Still, early evidence from the study found traces of semantic content in brain signals before a word was spoken, suggesting that with enough resolution and context, a machine might predict what someone intends to say.
Goldstein emphasizes that while today's language models like Whisper and GPT are fundamentally feed-forward architectures—data flows in one direction—the brain is recursive and feedback-driven. "The brain’s end state becomes its next input," he says. "There’s a constant loop of self-modification. That’s a major difference."
He suggests future AI systems gain power by incorporating similar feedback loops, where output informs future inputs in real time. This has implications for language and any system that learns through interaction, like robotics or autonomous agents.
The research also opens the door to new kinds of interdisciplinary collaborations.
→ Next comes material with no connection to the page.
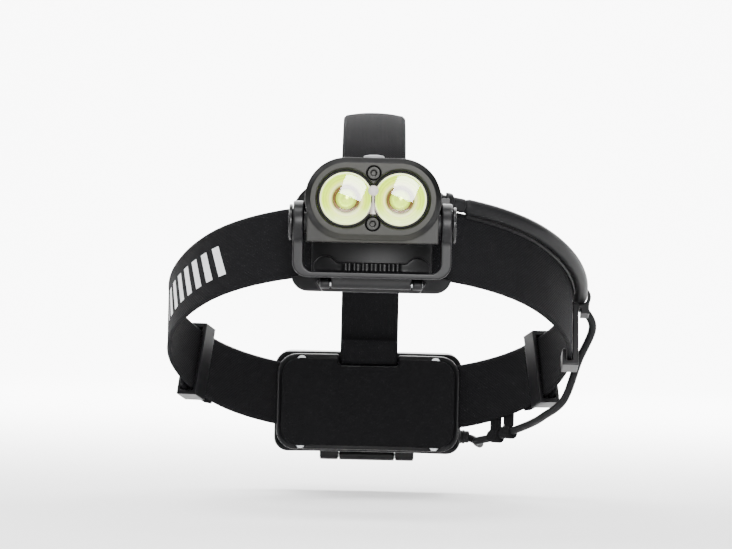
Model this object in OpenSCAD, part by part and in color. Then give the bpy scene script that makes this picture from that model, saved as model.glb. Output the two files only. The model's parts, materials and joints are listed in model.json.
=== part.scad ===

Goldstein’s lab now explores how multimodal inputs—vision, sound, motion—might be integrated into AI systems that better reflect how people experience the world.
"If we can take the same modalities humans use—bodily, visual, auditory—and build models trained in similar ways, we might get much closer to modeling the brain," he says.
Looking ahead, Goldstein has his eye on something quieter. Not social chatter or reactive speech, but introspection.
"People talking to themselves, describing their internal state—that's where I'd like to go next," he says. "Not social interaction, but the quiet voice of the mind."
He believes modeling internal dialogue—our most private conversations—could offer profound insights into consciousness and cognition. But it’s also ethically fraught. What happens when machines can eavesdrop on our thoughts, even if imperfectly?
"We need to think seriously about surveillance, behavioral manipulation and unintended consequences," he warns. "I’m not alarmed personally, but we should be prepared. We need to allocate resources to understand how this kind of behavior might unfold."
Goldstein resists sensationalism. The brain is not a computer, and AI is not a brain. However, the similarities between the two may be more than superficial metaphors.
"This is a step forward," he says, "but there's still magic in how our brains piece together words on the fly."